All lines holding the string "empty" are to be shown.

● Raw data
** Begin **

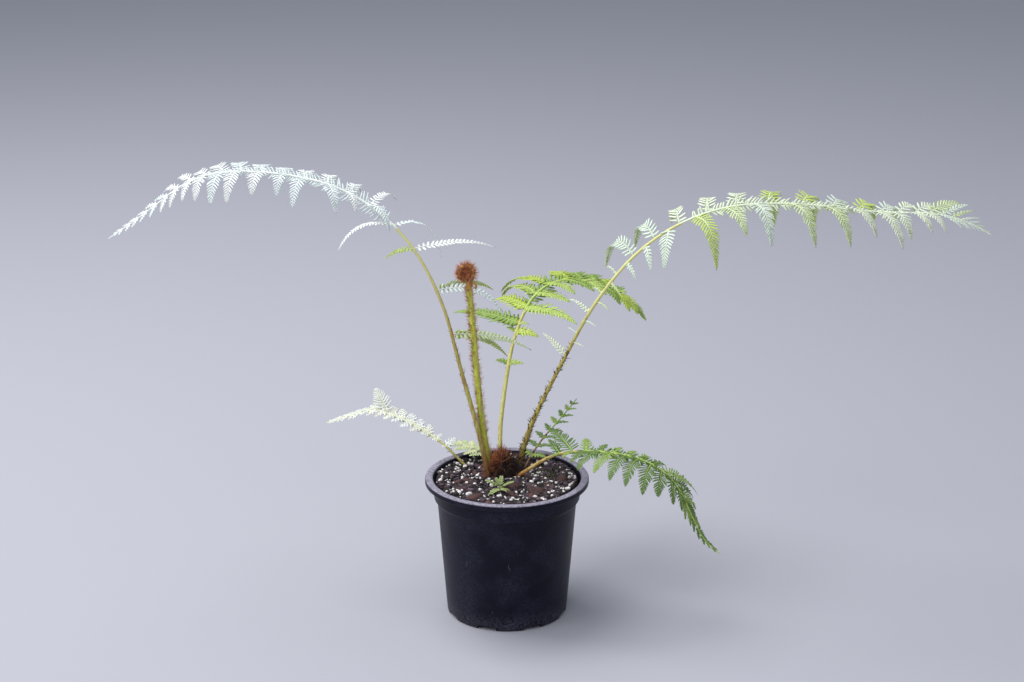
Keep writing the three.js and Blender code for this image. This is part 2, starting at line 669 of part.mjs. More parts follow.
// Furled frond: an upright stalk, and above it the coil, a tube on a shrinking spiral
function buildCrozier() {
  const rib = ribOf(CROZIER);
  const ground = soilHeight(CROZIER.x, CROZIER.y) + FOOT_GAP;
  const stalk = ribTube(CROZIER, rib, 0, 1, STALK_STEPS, STIPE_SIDES);
  addMesh('crozier_stalk', geometryOf(stalk.trimByPlane([0, 0, 1], ground)), STIPE_FINISH);
  const top = pointOnRib(rib, 1);
  const outward = direction(COIL.facingDeg, 0);
  const begin = radians(COIL.startDeg);
  const centre = top.clone().addScaledVector(outward, COIL.radius * Math.cos(begin))
    .addScaledVector(UP, COIL.radius * -Math.sin(begin) + COIL.seat);
  const path = [];
  const radii = [];
  for (let step = 0; step <= COIL.steps; step += 1) {
    const wound = (2 * Math.PI * COIL.turns * step) / COIL.steps;
    const turn = begin + wound;
    const shrink = Math.exp(-COIL.shrink * wound);
    path.push(centre.clone()
      .addScaledVector(outward, -COIL.radius * shrink * Math.cos(turn))
      .addScaledVector(UP, COIL.radius * shrink * Math.sin(turn)));
    const swell = Math.min(1, step / COIL.swellSteps);
    radii.push(mix(CROZIER.neckRadius, COIL.tubeRadius, swell) * shrink);
  }
  addMesh('crozier_coil', geometryOf(taperedTube(path, radii, COIL.sides)), HAIR_FINISH);
}

// Crown: a low dome of hair with tufts, cut clear of every stalk that passes through it
function buildCrown() {
  const size = new THREE.Vector3(CROWN.radius, CROWN.radius, CROWN.height);
  const base = new THREE.Vector3(CROWN.x, CROWN.y, soilHeight(CROWN.x, CROWN.y));
  const dome = new THREE.SphereGeometry(1, CROWN.sides, CROWN.rings).rotateX(Math.PI / 2);
  let crown = solidFromGeometry(dome.scale(...size).translate(...base));
  for (let tuft = 0; tuft < TUFTS.count; tuft += 1) {
    const pitch = TUFTS.lowestDeg + TUFTS.riseDeg * (tuft / TUFTS.count);
    const out = direction(TUFTS.turnDeg * tuft, pitch);
    const seat = out.clone().multiply(size).multiplyScalar(TUFTS.seat).add(base);
    const length = TUFTS.length * (1 + TUFTS.spread * scatter(TUFTS.seed, tuft));
    const tip = seat.clone().addScaledVector(out, length);
    crown = crown.add(taperedTube([seat, tip], [TUFTS.radius, TUFTS.tipRadius], TUFTS.sides));
  }
  crown = crown.trimByPlane([0, 0, 1], SOIL_EDGE_HEIGHT + SOIL_RISE + GAP);
  for (const stem of [...FRONDS, CROZIER]) {
    const wider = {
      ...stem, footRadius: stem.footRadius + BORE.gap, neckRadius: stem.neckRadius + BORE.gap,
    };
    const reach = stem.bladeStart ?? BORE.stalkShare;
    crown = crown.subtract(ribTube(wider, ribOf(stem), 0, reach, BORE.steps, BORE.sides));
  }
  addMesh('crown', geometryOf(crown), HAIR_FINISH);
}

// Seedling: a cluster of small toothed leaves on a stub
function buildSeedling() {
  const foot = new THREE.Vector3(SEEDLING.x, SEEDLING.y, soilHeight(SEEDLING.x, SEEDLING.y) + GAP);
  const head = foot.clone().addScaledVector(UP, SEEDLING.stubHeight);
  const stubRadii = [SEEDLING.stubRadius, SEEDLING.stubRadius];
  const plant = SEEDLING.headings.reduce((whole, heading, index) => whole.add(leaflet({
    root: head.clone().addScaledVector(UP, -SEEDLING.stubRadius),
    start: direction(heading, SEEDLING.pitch),
    widthways: direction(heading + 90, 0),
    length: SEEDLING.lengths[index],
    halfWidth: SEEDLING.widthShare * SEEDLING.lengths[index],
    teeth: SEEDLING.teeth,
    sag: SEEDLING.sag,
    level: 0,
  })), taperedTube([foot, head], stubRadii, SEEDLING.stubSides));
  addMesh('seedling', geometryOf(plant), FROND_FINISH);
}

buildPot();
buildSoil();
buildCrown();
buildCrozier();
FRONDS.forEach(buildFrond);
buildSeedling();

export default fern;
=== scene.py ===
"""A young tree fern in a black nursery pot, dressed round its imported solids.

Shapes are worked out in millimetres and turned to metres as each mesh is made. +Z is up, the
origin is the middle of the pot's underside, and the plant is seen along +Y. The fronds repeat
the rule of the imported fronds: a rib walked along headings and pitches, with leaflets in pairs.
"""

from __future__ import annotations

import logging
import math
from dataclasses import dataclass, replace
from enum import Enum
from itertools import combinations
from typing import Any, Mapping, Sequence

import bpy
import numpy as np
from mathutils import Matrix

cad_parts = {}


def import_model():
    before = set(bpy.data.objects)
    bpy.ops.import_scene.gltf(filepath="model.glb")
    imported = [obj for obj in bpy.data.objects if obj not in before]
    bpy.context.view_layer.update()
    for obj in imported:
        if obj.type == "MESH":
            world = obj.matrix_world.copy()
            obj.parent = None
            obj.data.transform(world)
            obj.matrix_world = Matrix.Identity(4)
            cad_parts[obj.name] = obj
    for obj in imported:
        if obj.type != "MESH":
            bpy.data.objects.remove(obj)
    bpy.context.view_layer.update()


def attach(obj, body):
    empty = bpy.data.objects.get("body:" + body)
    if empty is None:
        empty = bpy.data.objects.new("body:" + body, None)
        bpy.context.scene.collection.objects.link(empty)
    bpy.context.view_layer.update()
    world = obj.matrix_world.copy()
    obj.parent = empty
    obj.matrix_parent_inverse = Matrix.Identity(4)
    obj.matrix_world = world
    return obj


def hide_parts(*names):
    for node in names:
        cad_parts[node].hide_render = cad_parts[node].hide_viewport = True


LOG = logging.getLogger("fern")
Array = np.ndarray
Colour = tuple[float, float, float]
Stations = tuple[float, ...]

MM = 0.001
BODY = "root"
RIGHT = np.array([1.0, 0.0, 0.0])
AWAY = np.array([0.0, 1.0, 0.0])
UP = np.array([0.0, 0.0, 1.0])

# The photograph's frame and the camera fitted to the pot's rim and foot
PHOTO_WIDTH = 1024
FOCAL_PIXELS = 2150.0
SENSOR_MM = 36.0
CAMERA_DISTANCE = 1800.0
CAMERA_ELEVATION = 17.8
LOOK_POINT = (4.3, 0.0, 243.0)

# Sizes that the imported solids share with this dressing
RIM_RADIUS = 70.0
POT_HEIGHT = 122.0
BAND_RADIUS = 62.4
WALL = 1.5
SOIL_EDGE_HEIGHT = 114.5
SOIL_RISE = 3.5
SPINE_STEPS = 120
TIP_RADIUS = 0.4
ROOT_RISE = 0.8

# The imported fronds' rule: where the first and last pair stand, and how far a leaflet strays
FIRST_PAIR = 0.012
LAST_PAIR = 0.992
LENGTH_SEED = 20
LIFT_SEED = 40
SAG_SEED = 60
TURN_STRAY = 5.0
LENGTH_STRAY = 0.06
LIFT_STRAY = 0.06
SAG_STRAY = 0.3

# How far the dressed mix is banked up at the wall
MIX_BANK = 4.6

# A leaflet's fingers: leans in degrees, half thickness in millimetres, and the rest as shares
FINGER_LEAN = 66.0
ROOT_LEAN = 30.0
LEAN_STRAY = 5.0
FINGER_THICK = 0.16
FINGER_CURL = 0.16
FINGER_BEND = 0.16
FINGER_DROOP = 0.10
DROOP_STRAY = 0.08
REACH_STRAY = 0.07

# What is added to a frond's seed for each run of numbers that only the dressing draws
TINT_SEED = 100
LEAN_SEED = 120
REACH_SEED = 140
DROOP_SEED = 160
RAISE_SEED = 180
SCALE_SEED = 900

STALK_SIDES = 14


class Tone(Enum):
    """The leaf tints, from sRGB colours between 0 and 255."""

    # The next three tints are near white: where the left frond wears them they are painted glare, the bright
    # sky reflected on its glossy pale green leaflets.
    SILVER_GLARE = (236, 240, 234)
    FROST_GLARE = (222, 234, 230)
    PEARL = (238, 243, 236)
    SAGE = (216, 226, 196)
    MINT = (208, 224, 202)
    PALE = (200, 216, 160)
    GLOW = (186, 206, 104)
    FRESH = (174, 196, 100)
    LIME = (176, 196, 74)
    MEADOW = (132, 160, 66)
    DEEP = (90, 122, 42)
    DARK = (58, 92, 28)
    CREAM = (240, 242, 226)
    STRAW = (224, 228, 174)
    DULL = (152, 166, 104)


def linear(red: float, green: float, blue: float) -> Colour:
    """Turns an sRGB colour of 0 to 255 into the linear colour, of 0 to 1, that shaders take."""
    shares = [value / 255.0 for value in (red, green, blue)]
    return tuple(s / 12.92 if s <= 0.04045 else ((s + 0.055) / 1.055) ** 2.4 for s in shares)


# Numbers and vectors in arrays


def unit(vectors: Array) -> Array:
    """Returns the vectors of the last axis scaled to length 1."""
    return vectors / np.maximum(np.linalg.norm(vectors, axis=-1, keepdims=True), 1e-12)


def across(vectors: Array, along: Array) -> Array:
    """Returns what is left of the vectors square to the unit vectors along, at length 1."""
    return unit(vectors - np.sum(vectors * along, axis=-1, keepdims=True) * along)


def scatter(seed: float, index: Array) -> Array:
    """Gives a number of -1 to 1 for a seed and an index: twice the fraction of a steep sine, less 1."""
    wave = np.sin(seed * 127.1 + np.asarray(index, float) * 311.7) * 43758.5453
    return (wave - np.floor(wave)) * 2.0 - 1.0


def at_stations(stations: Sequence[float], share: Array) -> Array:
    """Reads values off evenly spaced stations at shares from 0 to 1."""
    return np.interp(share, np.linspace(0.0, 1.0, len(stations)), stations)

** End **

● Written reply
    empty = bpy.data.objects.get("body:" + body)
    if empty is None:
        empty = bpy.data.objects.new("body:" + body, None)
        bpy.context.scene.collection.objects.link(empty)
    obj.parent = empty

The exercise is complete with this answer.